Single Variable Calculus, Chapter 3, 3.3, Section 3.3, Problem 79

Show that there are tangent lines to the parabola $y=x^2$ that pass through the point $(0,-4)$. Find
the coordinates of the points where these tangent lines intersect the parabola. Draw the diagram.

By using the equation of the line $y = mx +b$, we know that the given point contains $y$-intercept $b$ as -4.
So the equation is...


$\begin{equation} \begin{aligned} y &= mx +b\\ y &= mx - 4 && \text{Equation 1} \end{aligned} \end{equation}$


Recall that the derivative of the curve is equal to the slope so...

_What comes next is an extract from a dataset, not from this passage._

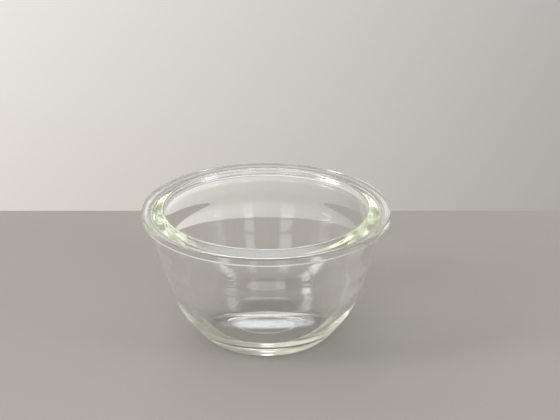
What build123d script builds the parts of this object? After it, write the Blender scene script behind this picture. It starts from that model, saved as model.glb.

$\begin{equation} \begin{aligned} y &= x^2\\ y ' &= m = 2x \end{aligned} \end{equation}$


Since the lines and the parabola intersects, we can equate its $y$-value and solve for $x$ simultaneously
and find the coordinates of the points we have from Equation 1.


$\begin{equation} \begin{aligned} y & = mx - 4\\ x^2 & = 2x (x) - 4\\ x^2 &= 4\\ x &= \pm \sqrt{4}\\ x &= \pm 2 \end{aligned} \end{equation}$


Therefore, the coordinates are $(2,4)$ and $(-2,4)$

Hence, the equation of the tangent lines are

$\begin{equation} \begin{aligned} y-y_1 &= m(x-x_1) & \phantom{x}&& y - y_2 &= m(x-x_2)\\ y-y_1 &= 2x_1(x-x_1) & \phantom{x}&& y-y_2 &= 2x_2(x-x_2)\\ y - 4 &= 2(2)(x-2) & \text{and} && y-4 &= 2(-2)(x-(-2))\\ y &= 4x - 8 + 4 & \phantom{x}&& y &= -4x - 8 +4\\ y &= 4x-4 &\phantom{x}&& y &= -4x-4 \end{aligned} \end{equation}$